Most of his toys are cars, or trains, or Pokemon or cars, or cars. He thinks Iron Man’s palm repulsors are flashlights.

Limiting exposure to weapons is a personal parenting decision my wife and I have made up to this point, and I’m not going to argue that its right or wrong, just that it’s what felt right and comfortable to us. Well, comfortable to her. It sort of makes me feel like a dictionary’s definition of contradiction.

As an adult male of particularly geeky tastes, just about all of my favorite things involve weapons on one level or another. Star Wars. Super heroes. Lord of the Rings. Game of Thrones. Zombies. Most of the games I play. Guns. Swords. Explosions. Love ’em. Can’t get enough.

I have surrounded myself with tokens of these things that I enjoy. Physical representations of that which gets my blood pumping. Mostly in the form of my toy collection, but also books and board games and props and artwork. Some small piece of it that I can own and hold.

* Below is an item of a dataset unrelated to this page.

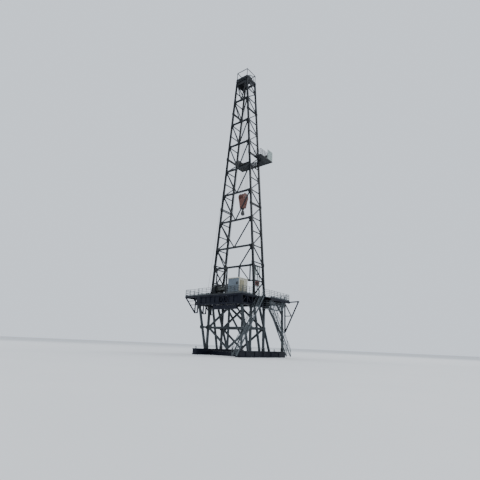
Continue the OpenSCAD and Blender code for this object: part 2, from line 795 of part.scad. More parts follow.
module drawworks_drum() {
    color(GALV) translate([0, draw_y, draw_z]) rotate([0, 90, 0]) {
        translate([0, 0, draw_x0 + 66]) cylinder(r = drum_r, h = draw_x1 - draw_x0 - 132, $fn = 48);
        for (x = [draw_x0 + 62, draw_x1 - 72]) translate([0, 0, x]) cylinder(r = 58, h = 8, $fn = 48);
        translate([0, 0, draw_x0 + 10]) cylinder(r = 9.7, h = draw_x1 - draw_x0 - 20, $fn = 32);
    }
}

// Pale stand inside the right side of the mast, with a small winch on its lower shelf
stand_y0 = 84;
stand_y1 = 214;
stand_h = 500;
stand_half = 24;
stand_x = floor(inner_x(floor_h + stand_h) - stand_half);
shelf_h = 168;
module winch_stand() {
    color(PALE) {
        block([stand_x - stand_half - 2, stand_y0 - 4, floor_h],
              [stand_x + stand_half + 2, stand_y1 + 4, floor_h + 6]);
        for (y = [stand_y0, stand_y1 - 12]) for (x = [stand_x - stand_half, stand_x + stand_half - 12])
            block([x, y, floor_h + 2], [x + 12, y + 12, floor_h + stand_h]);
        for (h = [shelf_h, shelf_h + 190, stand_h - 8])
            block([stand_x - stand_half, stand_y0, floor_h + h],
                  [stand_x + stand_half, stand_y1, floor_h + h + 8]);
        block([stand_x - 3, stand_y0 + 6, floor_h + shelf_h + 194],
              [stand_x + 3, stand_y0 + 60, floor_h + stand_h - 4]);
    }
}

winch_y = (stand_y0 + stand_y1) / 2;
winch_z = floor_h + shelf_h + 8 + seat;
module air_winch() {
    color(RED) {
        block([stand_x - 20, winch_y - 46, winch_z], [stand_x + 20, winch_y + 46, winch_z + 10]);
        for (s = [-1, 1]) translate([stand_x, winch_y + s * 36, winch_z]) along_y(8)
            polygon([[-20, 8], [20, 8], [12, 60], [-12, 60]]);
        translate([stand_x, winch_y - 46, winch_z + 44]) rotate([-90, 0, 0])
            cylinder(r = 24, h = 92, $fn = 32);
    }
}

// Driller's cabin at the rear right corner
cab_x0 = 170;
cab_x1 = cab_x0 + cabin_w;
cab_y0 = 14 - floor_rear;
cab_y1 = cab_y0 + cabin_d;
cab_roof_t = 8;
door_w = 66;
door_h = 195;
sill_h = 100;
window_h = 76;
module cabin_walls() {
    z0 = floor_h;
    z1 = floor_h + cabin_h - cab_roof_t;
    color(CABIN) difference() {
        block([cab_x0, cab_y0, z0], [cab_x1, cab_y1, z1]);
        block([cab_x0 + cabin_wall, cab_y0 + cabin_wall, z0 + 6],
              [cab_x1 - cabin_wall, cab_y1 - cabin_wall, z1 + 1]);
        // Doorway in the right wall
        block([cab_x1 - cabin_wall - 1, cab_y0 + 26, z0 + 6],
              [cab_x1 + 1, cab_y0 + 26 + door_w, z0 + door_h]);
        for (w = cabin_windows_at) translate(w[0] - w[1]) cube(2 * w[1]);
    }
}

// Windows as [centre, half size]: rear, left side and front
cabin_windows_at = [
    [[cab_x1 - 34, cab_y0 + cabin_wall / 2, floor_h + 148], [17, cabin_wall, 18]],
    [[cab_x0 + cabin_wall / 2, (cab_y0 + cab_y1) / 2, floor_h + sill_h + window_h / 2],
     [cabin_wall, 74, window_h / 2]],
    [[(cab_x0 + cab_x1) / 2, cab_y1 - cabin_wall / 2, floor_h + sill_h + window_h / 2],
     [78, cabin_wall, window_h / 2]]];
glass_t = 2;
module cabin_windows() {
    color("#28323a") for (w = cabin_windows_at) {
        h = [for (v = w[1]) v == cabin_wall ? glass_t / 2 : v - seat];
        translate(w[0] - h) cube(2 * h);
    }
}

module cabin_roof() {
    z = floor_h + cabin_h - cab_roof_t;
    color(CREAM) block([cab_x0 - 4, cab_y0 - 4, z], [cab_x1 + 4, cab_y1 + 4, z + cab_roof_t]);
}

// Left platform on its knee brackets
left_x1 = -floor_w / 2 - seat;
left_x0 = left_x1 - left_reach;
left_y0 = -290;
left_y1 = 120;
bracket_h = 280;
bracket_in = 66;
module platform_left() {
    color(NAVY) {
        block([left_x0, left_y0, floor_h - 6], [left_x1, left_y1, floor_h]);
        for (y = [left_y0 + 8, (left_y0 + left_y1) / 2, left_y1 - 8]) translate([0, y, 0]) along_y(14) {
            stick([left_x0, floor_h - 16], [left_x1, floor_h - 16], 22);
            for (x = [left_x1 - 16, left_x1 - bracket_in - 8])
                translate([x, floor_h - bracket_h]) square([16, bracket_h - 10]);
            stick([left_x0 + 12, floor_h - 16], [left_x1 - bracket_in, floor_h - bracket_h + 8], 18);
            for (k = [1, 2, 3]) {
                share = k * 0.25;
                z = floor_h - 16 - share * (bracket_h - 24);
                stick([left_x0 + 12 + share * (left_reach - bracket_in - 12), z],
                      [left_x1 - bracket_in, z], 8);
            }
            for (h = [bracket_h / 2, bracket_h - 8])
                stick([left_x1 - bracket_in, floor_h - h], [left_x1 - 8, floor_h - h], 16);
        }
        block([left_x0, left_y0, floor_h - 28], [left_x0 + 12, left_y1, floor_h - 4]);
    }
}

// Right platform, with the arm and the bracket at its front end
right_x0 = floor_w / 2 + seat;
right_x1 = right_x0 + right_reach;
right_y0 = 290;
arm_x = 754;
module platform_right() {
    color(NAVY) {
        difference() {
            block([right_x0, right_y0, floor_h - 6], [right_x1, floor_front, floor_h]);
            block([front_stair_x - stair_w / 2 - 1, front_stair_y - upper_run, floor_h - 7],
                  [front_stair_x + stair_w / 2 + 1, front_stair_y + 1, floor_h + 1]);
        }
        block([right_x1 - 12, right_y0, floor_h - 40], [right_x1, floor_front, floor_h - 4]);
        translate([0, right_y0 + 9, 0]) along_y(18) {
            stick([right_x0, floor_h - 12], [right_x1, floor_h - 12], 16);
        }
        translate([0, floor_front - 11, 0]) along_y(22) {
            stick([right_x0, floor_h - 18], [arm_x, floor_h - 10], 18);
            stick([arm_x - 10, floor_h - 12], [right_x0 + 12, floor_h - 500], 14);
            translate([right_x0, floor_h - 510]) square([16, 500]);
            stick([right_x0 + 6, floor_h - 22], [right_x0 + 130, floor_h - 243], 12);
            stick([right_x0, floor_h - 243], [right_x0 + 132, floor_h - 243], 12);
        }
    }
}

// Railings round the floor and the platforms
rail_in = 6;
module railing_left() {
    color(GALV) translate([0, 0, floor_h]) {
        translate([left_x0 + rail_in, 0, 0]) across_x(rail_t) railing(left_y0 + 4, left_y1 - 4, 4);
        translate([0, left_y0 + rail_in, 0]) along_y(rail_t)
            railing(left_x0 + rail_in + 4, -floor_w / 2 - 2, 3);
        translate([0, left_y1 - rail_in, 0]) along_y(rail_t)
            railing(left_x0 + rail_in + 4, -floor_w / 2 - 2, 3);
        translate([-floor_w / 2 + rail_in, 0, 0]) across_x(rail_t) {
            railing(left_y1 + 10, mast_depth - 30, 1);
            railing(mast_depth + 30, floor_front - 12, 5);
        }
    }
}
module railing_rear() {
    color(GALV) translate([0, -floor_rear + rail_in, floor_h]) along_y(rail_t) {
        railing(-floor_w / 2 + 12, draw_x0 - 6, 3);
        railing(draw_x1 + 4, floor_w / 2 - 4, 4);
    }
}
module railing_right() {
    color(GALV) translate([0, 0, floor_h]) {
        translate([floor_w / 2 - rail_in, 0, 0]) across_x(rail_t) railing(-floor_rear + 12, -60, 3);
        translate([right_x1 - rail_in, 0, 0]) across_x(rail_t) railing(right_y0 + 10, floor_front - 12, 6);
    }
}
module railing_front() {
    color(GALV) translate([0, floor_front - rail_in, floor_h]) along_y(rail_t) {
        railing(-floor_w / 2 + 4, -130, 3);
        railing(130, floor_w / 2 - 4, 3);
        railing(floor_w / 2 + 6, right_x1 - 12, 2);
    }
}

// One flight of stairs from its top edge, down and away along +Y for dir 1 or -Y for dir -1
stair_going = 16.2;
stringer_t = 5;
stringer_w = 24;
module flight_side(steps, dir) {
    run = steps * stair_going;
    drop = steps * stair_rise;
    slope = stair_rise / stair_going;
    intersection() {
        stick([-dir * 30, -14 + 30 * slope], [dir * (run + 30), -drop - 14 - 30 * slope], stringer_w);
        translate([dir > 0 ? 0 : -run, -drop]) square([run, drop]);
    }
    intersection() {
        union() {
            stick([dir * 8, 90], [dir * run, -drop + 90 + 8 * slope], rail_t);
            stick([dir * 8, 50], [dir * run, -drop + 50 + 8 * slope], rail_t);
            for (k = [0:5]) {
                y = dir * (10 + (run - 14) * k / 5);
                z = -(10 + (run - 14) * k / 5) * slope;
                translate([y - rail_t / 2, z - 10]) square([rail_t, 112]);
            }
        }
        translate([dir > 0 ? 0 : -run, -drop]) square([run, drop + 120]);
    }
}
module flight_sides(x, y, z, steps, dir) {
    for (s = [-1, 1]) translate([x + s * (stair_w / 2 - stringer_t / 2), y, z])
        across_x(stringer_t) flight_side(steps, dir);
}
module flight_treads(x, y, z, steps, dir) {
    half = stair_w / 2 - stringer_t - seat;
    for (k = [1:steps - 1]) translate([x - half, y + dir * (k - 0.5) * stair_going - 8, z - k * stair_rise])
        cube([2 * half, 16, 3]);
}

// Stair that drops to the rear beside the right side frame, with its top landing
stair_x = floor_w / 2 + seat + stair_w / 2 + 4;
rear_stair_y = 115;
rear_steps = floor(floor_h / stair_rise);
module stair_rear_sides() {
    color(GALV) {
        flight_sides(stair_x, rear_stair_y, floor_h, rear_steps, -1);
        block([floor_w / 2 + seat, rear_stair_y + seat, floor_h - 8],
              [stair_x + stair_w / 2, right_y0 - seat, floor_h]);
        translate([stair_x + stair_w / 2 - rail_t / 2, 0, floor_h]) across_x(rail_t)
            railing(rear_stair_y + 2, right_y0 - 2, 1);
    }
}
module stair_rear_treads() {
    color(GALV) flight_treads(stair_x, rear_stair_y, floor_h, rear_steps, -1);
}

// Stair in two flights under the right platform, with a walkway between them
front_stair_x = stair_x;
lower_stair_x = stair_x + stair_w + 4;
front_stair_y = 776;
upper_steps = 8;
upper_run = upper_steps * stair_going;
walk_z = floor_h - upper_steps * stair_rise;
walk_y1 = front_stair_y - upper_run - seat;
walk_y0 = 190;
lower_stair_y = 272;
lower_steps = floor(walk_z / stair_rise);
module stair_front_sides() {
    color(GALV) {
        flight_sides(front_stair_x, front_stair_y, floor_h, upper_steps, -1);
        flight_sides(lower_stair_x, lower_stair_y, walk_z, lower_steps, 1);
    }
}
module stair_front_treads() {
    color(GALV) {
        flight_treads(front_stair_x, front_stair_y, floor_h, upper_steps, -1);
        flight_treads(lower_stair_x, lower_stair_y, walk_z, lower_steps, 1);
    }
}
module stair_walkway() {
    x0 = front_stair_x - stair_w / 2;
    x1 = lower_stair_x + stair_w / 2;
    color(GALV) {
        block([x0, walk_y0, walk_z - 8], [front_stair_x + stair_w / 2, walk_y1, walk_z]);
        block([x0, walk_y0, walk_z - 8], [x1, lower_stair_y - seat, walk_z]);
        for (x = [x0, front_stair_x + stair_w / 2 - 6]) for (y = [right_y0 + 20, walk_y1 - 8])
            block([x, y, walk_z - 2], [x + 6, y + 6, floor_h - 6]);
        translate([x0, walk_y0 + 3, walk_z]) along_y(rail_t) railing(0, x1 - x0, 1);
        translate([x1 - 3, 0, walk_z]) across_x(rail_t) railing(walk_y0, lower_stair_y - 2, 1);
        translate([front_stair_x + stair_w / 2 - 3, 0, walk_z]) across_x(rail_t)
            railing(lower_stair_y + 4, walk_y1, 3);
    }
}

base_box_left();
base_box_right();
base_spreaders();
side_frame_left();
side_frame_right();
rear_cross_frame();
front_cross_frame();
floor_box_left();
floor_box_right();
rear_floor_truss();
floor_cross_beams();
front_floor_frame();
front_posts();
floor_plates();
rotary_table();
mast_left_1();
mast_left_2();
mast_left_3();
mast_left_4();
mast_left_5();
mast_right_1();
mast_right_2();
mast_right_3();
mast_right_4();
mast_right_5();
back_bracing_1();
back_bracing_2();
back_bracing_3();
back_bracing_4();
back_bracing_5();
crown_frame();
crown_sheaves();
drilling_lines();
travelling_block();
hook();
deadline();
deadline_anchor();
fast_line();
racking_board();
board_fingers();
windwall();
mast_ladder();
drawworks_frame();
drawworks_drum();
winch_stand();
air_winch();
cabin_walls();
cabin_roof();
cabin_windows();
platform_left();
platform_right();
railing_left();
railing_rear();
railing_right();
railing_front();
stair_rear_sides();
stair_rear_treads();
stair_front_sides();
stair_front_treads();
stair_walkway();
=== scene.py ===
"""Dresses the one-tenth land drilling rig in its paint, ropes, pins and small steelwork."""
import math
import bmesh
import bpy
from mathutils import Matrix, Vector


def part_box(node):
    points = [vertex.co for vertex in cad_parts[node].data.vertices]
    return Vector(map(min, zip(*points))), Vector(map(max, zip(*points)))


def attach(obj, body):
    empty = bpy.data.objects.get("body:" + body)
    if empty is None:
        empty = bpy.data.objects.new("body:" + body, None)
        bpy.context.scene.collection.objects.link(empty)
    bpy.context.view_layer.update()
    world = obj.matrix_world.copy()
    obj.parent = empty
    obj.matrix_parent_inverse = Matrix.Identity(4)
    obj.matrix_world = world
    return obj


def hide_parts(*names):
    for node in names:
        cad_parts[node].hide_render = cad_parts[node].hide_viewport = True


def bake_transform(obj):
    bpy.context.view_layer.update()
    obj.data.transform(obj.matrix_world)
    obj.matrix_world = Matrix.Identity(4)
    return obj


bl_info = {
    "name": "Drilling Rig Model",
    "version": (1, 0, 0),
    "blender": (4, 5, 0),
    "location": "3D View > Sidebar > Drilling Rig",
    "description": "Paints the one-tenth drilling rig and adds its ropes, pins, gussets and trim",
    "category": "Object",
}

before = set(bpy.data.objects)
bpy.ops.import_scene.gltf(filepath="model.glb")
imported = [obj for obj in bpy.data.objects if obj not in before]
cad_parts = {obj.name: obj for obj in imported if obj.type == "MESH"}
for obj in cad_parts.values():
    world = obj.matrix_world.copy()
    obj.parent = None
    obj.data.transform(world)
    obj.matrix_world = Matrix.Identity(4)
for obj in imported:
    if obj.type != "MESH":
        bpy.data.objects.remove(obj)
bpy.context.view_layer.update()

# Levels of the mast's beams above the ground, in metres
LEVELS = [0.9, 1.386, 1.725, 2.219, 2.749, 3.243, 3.773, 4.267, 4.797, 5.291]
SPLICES = [1.43, 2.484, 3.508, 4.532]
MAST_FOOT_HALF = 0.448
MAST_TOP_HALF = 0.129
MAST_DEPTH = 0.275
FLOOR_Z = 0.9
WELL_Y = 0.2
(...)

As you might imagine, a toy figure of War Machine literally bristling with guns is not conducive to a “guns aren’t toys” argument. For a while I was able to get away with a simply “Uhh… look over there!” approach, but those days are over.

While I feel like perhaps I might be more sensitive to guns in cartoons/games/toys than my parents were, strictly as a result of the gun culture we’re dealing with as a society in this country these days, I am nowhere near the (frankly naive) point of declaring “No guns EVAAARR!”

In fact, I can’t wait for the day I can share this stuff with my two boys. Stormtroopers. WarMachine/Hordes (Or 40k now that its less sucky). Nerf guns. Paintball.  But my philosophy is that they have their entire lives to enjoy that stuff, there will be plenty of time for that once I know they have a solid grasp on the differences between real and pretend. So for as long its within our power, let’s steer them towards constructive activities/media.

That’s worked out well enough so far, but as I mentioned above, we don’t live in a bubble. Flynn is aware that guns are a thing, but he’d never shown much interest in them. Until one day a few weeks ago, he built a gun out of blocks.

Or as he calls them, a “gum.”

It caught us a little bit off guard; I don’t think you’re ever ready to hear your sweet little baby say “Pew pew! You’re dead!” But at the same time, we have boys and boys are naturally drawn to weapons. Sooner or later he was going to experiment with this sort of play. I just wanted it to be as “later” as possible.

I still have no intention of encouraging this type of play; I’m not going to let him have a toy gun yet. But I also realize I can’t stop him from making one out of a stick, or some blocks, or his finger when he’s playing with his friends. If this sort of play has entered his “creative vocabulary”, then I’m not really going to be able to remove it. I could suppress it, but that tends to be worse. I can make sure I talk to him about the differences between real guns and pretend guns, from now until he’s thirty years old if necessary.

And, as it just so happens, I have lots of the pretend ones for reference.